Todo domingo à noite o programa em casa é assistir Largados e Pelados na TV. O mote do reality é largar os participantes como vieram ao mundo para sobreviver na natureza. Durante os 21 dias do programa, homens e mulheres comuns (mulheres sempre aguentam mais que os homens, diga-se de passagem) têm que atravessar rios com correntezas fortes, aprender a fazer fogo, comer insetos para não passar fome e montar abrigos com galhos e folhas para fugir de tempestades. Meu marido e minha filha amam. Eu, particularmente, nunca tinha entendido o rolê. Como alguém em sã consciência entra num reality onde os “vencedores” terminam com um milhão de picadas na bunda e literalmente uma mão na frente e outra atrás (o programa não tem prêmio)? Nos últimos meses, no entanto, comecei a ver sentido na ideia.

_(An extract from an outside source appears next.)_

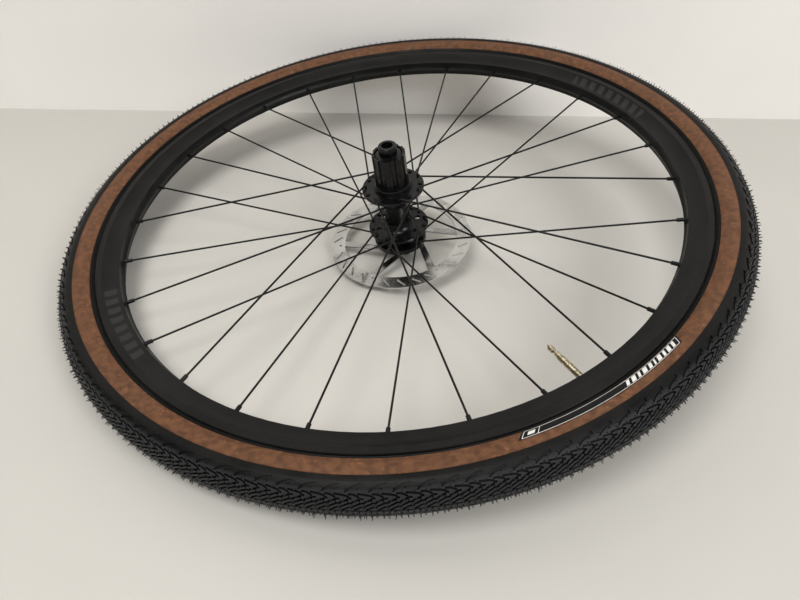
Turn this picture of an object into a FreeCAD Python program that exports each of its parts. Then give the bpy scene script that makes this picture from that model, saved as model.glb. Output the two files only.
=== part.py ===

Assisto ao programa como uma espécie de treinamento para o futuro, ou pior: para o presente. Com as chuvas violentas como estão, é preciso estar preparado para atravessar uma inundação. Procurar abrigo na tempestade já é rotina do paulistano, e não duvido nada que, se a seca continuar assim, teremos que comer insetos para não passar fome. Minha angústia climática é diária, e tudo na minha rotina me leva a pensar no futuro desastroso que nos espera dobrando a esquina. Fui visitar uma amiga na maternidade e me peguei contando os bebês no berçário. Dali a 18 anos seriam mais nove carros emitindo carbono pelas ruas, nove pessoas gerando toneladas de lixo. Mas qual a alternativa? Deixar de ter filhos? Comprar uma composteira me parece tão eficiente quanto apagar um incêndio com squeeze.
Tentando buscar respostas, fui conversar com uma amiga diretora de uma famosa ONG que trabalha em defesa do meio ambiente. Ela me contou que, no ano passado, eles foram chamados para uma reunião com vários bilionários. A esperança era de que o foco desse encontro fosse traçar um plano de redução de carbono, substituição do uso de petróleo. Mas o objetivo dos Bezos e Zucks era outro: eles queriam saber, segundo os estudos científicos feitos pela ONG, quais eram os lugares mais seguros do planeta para construir seus bunkers. Eles sabem que, do jeito que anda a carruagem, ou melhor, a Ferrari, daqui a 50 anos, poucos lugares na Terra ainda serão habitáveis. E é lá que esses senhores querem construir seus abrigos gourmets, tomar uísque com as duas últimas pedrinhas de gelo da calota polar. Justo eles, que consomem mais carbono do que metade da população mundial.
Confesso que ouvir essa história me deu vontade de desistir. A humanidade falhou. Mas tenho uma filha pequena que merece ter futuro. Não vou entregar o destino dela assim, de mão beijada para um bando de homens frágeis, que ficam tentando se congelar para driblar o envelhecimento. Ricaços que explodem foguetes nos ares como se fossem meninos jogando rojão em festa junina. Homens alaranjados que só de laquê já fizeram crateras na camada de ozônio. Nós, os 99% do mundo vamos permitir que esses senhores patéticos consumam o nosso futuro usando canudinho, que aliás acaba de fazer o seu comeback nos Estados Unidos? Nem pensar. Não aceito ser largada e alagada. E pelada, só no Carnaval.